In Kennedy’s own copy of the Inaugural Addresses of the Presidents of the United States, his own speech, which appears on pages 267 to 270, features 11 passages of particular importance that he has highlighted in blue ballpoint pen. There is also one correction Kennedy has made to a sentence on page 269, adding his initials ‘JK’ to the right. The volume contains an additional annotation by Jacqueline Kennedy on the title page: ‘Hyannis July 1963, J. marked his passages in Inaug—& corrected it.’ This document was sold in Jacqueline Kennedy’s estate sale in 1996.
Jackie Kennedy’s earliest-known letters
This incredible trove of previously unseen correspondence contains the earliest-known letter written by the girl who would grow up to become one of the most recognised women on the planet. Postmarked 9 April 1943, when Jacqueline Bouvier was aged 13, and addressed to her close friend, Rosamond Lee, aka ‘Rosie’, the letter closes affectionately, ‘I miss you terribly. I am still I mean you are still my best friend and I hope I am yours.’
Many of these letters are illustrated with drawings — one shows the horse ‘Rosie’ will ride when she visits, another shows Kennedy’s latest hairstyle. They are written in an unfiltered stream-of-consciousness style that brims with youthful excitement. In these letters, the young Jackie shares details of her life, tries to play matchmaker (replete with a drawing of the eventual wedding), and makes plans for their future.
It appears the women fell out of touch for some time, until the death of Kennedy's mother when they reconnected, and Lee returned the letters to Kennedy. Her reply is telling: ‘These letters you sent really affected me — what extraordinary friends we were — and yes how lonely I was missing you — with all the jokes and bravado... How I loved seeing you this summer — and hope we do this winter too — a million thanks for the letters — it’s eerie to be able to replay your life xxx Jackie’.
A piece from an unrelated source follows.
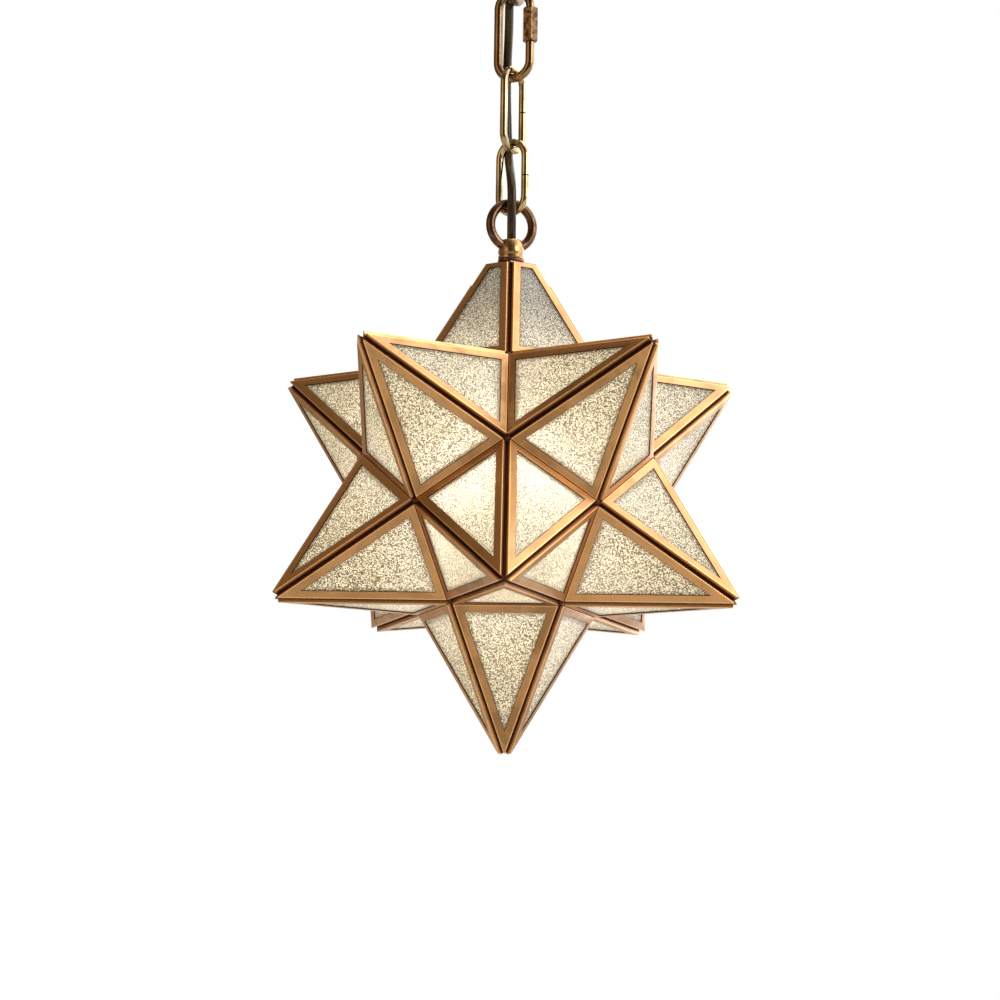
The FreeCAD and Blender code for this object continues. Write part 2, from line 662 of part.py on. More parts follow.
def canopy():
    """A domed cover with a short upright rim and a flat round its hole."""
    hole = THREAD_RADIUS
    low = -CANOPY_HEIGHT
    wall = CANOPY_WALL
    return turned([
        (CANOPY_RADIUS - wall, 0),
        (CANOPY_RADIUS - wall, -CANOPY_RIM),
        (CANOPY_SHOULDER, low + wall, CANOPY_BULGE),
        (hole, low + wall),
        (hole, low),
        (CANOPY_SHOULDER, low),
        (CANOPY_RADIUS, -CANOPY_RIM, -CANOPY_BULGE),
        (CANOPY_RADIUS, 0),
    ], CANOPY_SIDES)


def ceiling_bracket():
    """A strap with two slotted tabs on the ceiling and a dropped middle with the nipple's hole."""
    half = BRACKET_LENGTH / 2
    inner = half - BRACKET_TAB
    foot = inner - BRACKET_RISER
    sheet, drop = BRACKET_SHEET, BRACKET_DROP
    bend = sheet * (math.hypot(BRACKET_RISER, drop) - BRACKET_RISER) / drop
    right = [(foot, -drop), (inner, 0), (half, 0)]
    right += [(half, -sheet), (inner + bend, -sheet), (foot + bend, -drop - sheet)]
    left = [(-x, z) for x, z in reversed(right)]
    corners = [Vector(x, -BRACKET_WIDTH / 2, z) for x, z in right + left]
    strap = Part.Face(Part.makePolygon(corners + corners[:1])).extrude(Vector(0, BRACKET_WIDTH, 0))
    reach = SLOT_LENGTH / 2 - SLOT_RADIUS
    for side in (-1, 1):
        middle = side * SLOT_SPACING / 2
        slot = Part.makeBox(2 * reach, 2 * SLOT_RADIUS, 3 * sheet,
                            Vector(middle - reach, -SLOT_RADIUS, -2 * sheet))
        for end in (-reach, reach):
            slot = slot.fuse(Part.makeCylinder(SLOT_RADIUS, 3 * sheet, Vector(middle + end, 0, -2 * sheet)))
        strap = strap.cut(slot)
    under = -drop - 2 * sheet
    strap = strap.cut(tube(THREAD_RADIUS, 0, under, 3 * sheet, SMALL_SIDES))
    earth = tube(EARTH_SCREW_RADIUS + FIT_CLEARANCE, 0, under, 3 * sheet, WIRE_SIDES)
    earth.translate(Vector(-EARTH_SCREW_PLACE, 0, 0))
    return strap.cut(earth)


def bracket_nipple():
    """The tube from the bracket down into the canopy's loop."""
    top = -BRACKET_DROP + NUT_HEIGHT
    low = -CANOPY_HEIGHT - HUB_LENGTH / 2
    return tube(NIPPLE_RADIUS, BORE_RADIUS, low, top - low, SMALL_SIDES)


def bracket_nuts():
    """Two lock nuts, one on each side of the strap."""
    under = -BRACKET_DROP - BRACKET_SHEET
    return Part.makeCompound([lock_nut(-BRACKET_DROP), lock_nut(under - NUT_HEIGHT)])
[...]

A William Stone-engraved copy of the Declaration of Independence
In 1820 — roughly 40 years after the Declaration of Independence was adopted by Congress and signed in Philadelphia by 56 delegates — Secretary of State John Quincy Adams commissioned engraver William J. Stone to execute a full-scale facsimile of the Declaration, which itself had badly deteriorated in the intervening years. It reportedly took Stone three full years to complete his engraving work on the copper plate.
Copies were distributed to the President and Vice President (two each), two to former President Madison, 20 copies to the two Houses of Congress, two to the Marquis de Lafayette, 12 copies for the departments of government, two copies for each of the three surviving Signers (Jefferson, Charles Carroll, John Adams), two for the President's house, one each to the Governors of the States and Territories, one copy to the Councils of the Territories, and the remaining copies to the various universities and colleges of the United States.
According to the most authoritative census, in 1991, there were some 31 surviving parchment copies, of which 19 were in institutions. This example, one of only six known proofs executed on paper, was presented to Brigham Young when he became territorial governor of Utah and remained in his family for several generations.
The Cowardly Lion’s very own copy of The Wonderful Wizard of Oz
Bert Lahr, who portrayed the Cowardly Lion in the film classic, The Wizard of Oz, was the owner of this first edition of L. Frank Baum’s best-known book, which features Lahr’s adored character on the cover. As far as can be determined, this is the only first edition that has provenance from any member of the cast of the 1939 film.
This first edition is accompanied by a vintage publicity photograph from the 1939 film featuring Terry the cairn terrier as Toto, Judy Garland as Dorothy, and Ray Bolger, Jack Haley, Frank Morgan and Bert Lahr as the Scarecrow, Tin Man, Wizard and Cowardly Lion respectively, posed before an oversize book. In addition, a 1997 provenance note is provided on Bert Lahr’s stationery and signed by his two children, Jane and John Lahr.
Five versions of an original unpublished love poem by Bob Dylan
These items offer a glimpse of the singer-songwriter’s creative process and reveal an important side of Dylan — that of the romantic poet.
Margie Rogerson was a successful San Francisco-based designer whose career was launched by her signature micro mini-dress. In 1977 she was contacted by Howard Alk, a filmmaker and longtime friend of Dylan’s, and his wife, Joan, about purchasing a cape for Dylan. The transaction eventually led to Dylan’s first song with Rogerson in mind: Is Your Love in Vain, recorded on 1978’s Street Legal album. The song was written in response to a humorous note Rogerson had added to one of his orders.
Despite this evident chemistry, it was only in 1983 that Dylan and Rogerson became romantically involved. Their relationship was first immortalised on Infidels (1983), in the songs Sweetheart Like You and Don’t Fall Apart on Me Tonight. Their creative collaboration continued intensely over the ensuing decades, as evidenced by this poem. The first two versions are small-format working drafts containing a handful of revisions; the next three are larger-format and represent versions of the final work, with identical text but alternate illustrations.